When the winter winds are whistling through the leafless trees, and snows are drifting over the ground, these little nut gatherers feast to their hearts' content.

The squirrels do not gather all of the nuts. Children and grown people enjoy nutting. When there are not enough nuts on the ground, the men and boys climb the trees to shake them off. Then everybody hunts among the leaves for the treasures.

Some of the most important nuts are walnuts, hickory nuts, hazelnuts, almonds, chestnuts, Brazil nuts, pecans, and peanuts.

Many of the hickory nuts fall out of their coverings bright and clean. Walnuts generally have to be shucked, and the juice stains the hands almost black.

As hazelnuts grow on bushes, they can be easily picked. They usually drop out of their burs after there have been a few frosts.

Many nuts are gathered in the woods, but in some places the trees are cultivated just as fruit trees are.

We usually eat nuts between meals, or as a dessert. They are not simply dainties, but are very valuable articles of food. In some countries the poor people depend upon them for food.

In almost any city of our country are to be found the nuts that I have mentioned, with perhaps several other kinds. These have come from different states, some from Canada, some from Brazil, and some from Spain.

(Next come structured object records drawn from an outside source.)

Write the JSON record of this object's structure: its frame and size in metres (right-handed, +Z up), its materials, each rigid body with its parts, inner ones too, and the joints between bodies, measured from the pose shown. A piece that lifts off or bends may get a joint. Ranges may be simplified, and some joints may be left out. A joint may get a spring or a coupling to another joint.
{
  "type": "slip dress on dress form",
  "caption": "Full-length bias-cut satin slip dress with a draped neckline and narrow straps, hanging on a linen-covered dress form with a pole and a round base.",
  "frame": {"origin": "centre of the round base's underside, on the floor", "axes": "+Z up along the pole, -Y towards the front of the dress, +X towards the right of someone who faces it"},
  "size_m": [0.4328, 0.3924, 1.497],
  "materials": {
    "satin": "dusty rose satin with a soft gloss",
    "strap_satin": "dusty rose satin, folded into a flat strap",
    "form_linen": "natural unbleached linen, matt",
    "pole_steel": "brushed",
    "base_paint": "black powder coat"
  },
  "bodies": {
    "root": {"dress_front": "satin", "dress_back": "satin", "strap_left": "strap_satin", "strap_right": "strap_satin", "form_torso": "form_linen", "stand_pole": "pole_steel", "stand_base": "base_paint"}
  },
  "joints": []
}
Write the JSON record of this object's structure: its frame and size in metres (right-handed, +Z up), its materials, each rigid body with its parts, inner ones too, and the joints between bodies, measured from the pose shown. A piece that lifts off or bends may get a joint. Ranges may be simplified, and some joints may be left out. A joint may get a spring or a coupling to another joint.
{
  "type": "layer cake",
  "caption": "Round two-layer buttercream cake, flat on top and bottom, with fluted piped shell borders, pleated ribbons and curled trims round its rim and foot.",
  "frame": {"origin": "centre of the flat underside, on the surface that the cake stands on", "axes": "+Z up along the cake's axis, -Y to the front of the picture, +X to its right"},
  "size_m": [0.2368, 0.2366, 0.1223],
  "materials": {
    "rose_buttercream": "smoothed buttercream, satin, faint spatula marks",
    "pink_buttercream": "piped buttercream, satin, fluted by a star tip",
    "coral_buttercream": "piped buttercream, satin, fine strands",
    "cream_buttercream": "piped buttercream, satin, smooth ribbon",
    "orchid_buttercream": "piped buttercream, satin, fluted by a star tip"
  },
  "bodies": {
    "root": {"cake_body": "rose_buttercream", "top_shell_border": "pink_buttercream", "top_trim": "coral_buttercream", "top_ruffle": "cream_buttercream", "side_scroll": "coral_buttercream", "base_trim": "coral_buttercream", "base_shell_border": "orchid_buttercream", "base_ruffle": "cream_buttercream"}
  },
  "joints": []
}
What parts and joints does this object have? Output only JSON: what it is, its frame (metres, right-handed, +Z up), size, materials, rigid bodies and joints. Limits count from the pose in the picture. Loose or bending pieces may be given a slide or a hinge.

I am sure you will enjoy gathering nuts of different kinds, so let us set out on a nutting expedition.


A WALNUT VACATION

How would you like to have your school close for two weeks, so that you could gather walnuts? Every year many of the boys and girls of Southern California are given a vacation just for this purpose. It is called the "walnut vacation," and occurs in the month of October.

These children do not take their baskets and go off to the woods where they can romp and play, watch the squirrels, and gather beautiful autumn leaves. They gather nuts from the trees which their parents own, for in Southern California there are many walnut ranches or groves. You see the vacation means a vacation for work instead of for play.

Walnut trees are set out in rows just as apple trees are, but their roots and branches extend to such a distance from the trunks that they need to be about twice as far apart.

The walnut harvest, which begins about the first of October, is a busy time. Men, women, boys, and girls may be seen in the groves, shaking the nuts from the trees, picking them up, and putting them into sacks.

Fig. 61.—A Walnut Grove.

The men shake the trees, and there is a shower of nuts to the earth. Do not go under the branches now unless you want to be pelted. A single tree has been known to yield three hundred pounds of nuts in a season.

When the trees have been given a good shaking, there are still some nuts clinging to the branches. These are obtained by shaking the limbs separately, by means of long poles, to the ends of which wire hooks are fastened. As all of the nuts do not ripen at the same time, the trees are sometimes gone over two or three times.

Now the boys, girls, and women go to work filling pails and baskets and emptying them into sacks, for they can do this work as well as men.

Usually the nuts drop out of their covering or shuck when they strike the ground; but if they do not, the shuck must be removed. Sometimes the covering is cut off. If you handle the nuts with your bare hands, they will be stained almost black, and you will have to let the color wear off.

The days are bright and warm, and this sort of nutting becomes rather tiresome before sundown. The work must be done and the vacation is not a very long one, so each does his part cheerfully.

When the nuts have been gathered, they are taken to the shed or place where they are to be washed. Here they are poured into a large wire cylinder which revolves in a tank filled with water. The machine is turned by a horse walking round and round, and it both washes and grades the nuts. The smaller ones pass through the meshes in the wire and are called second grade. The larger ones are known as first grade.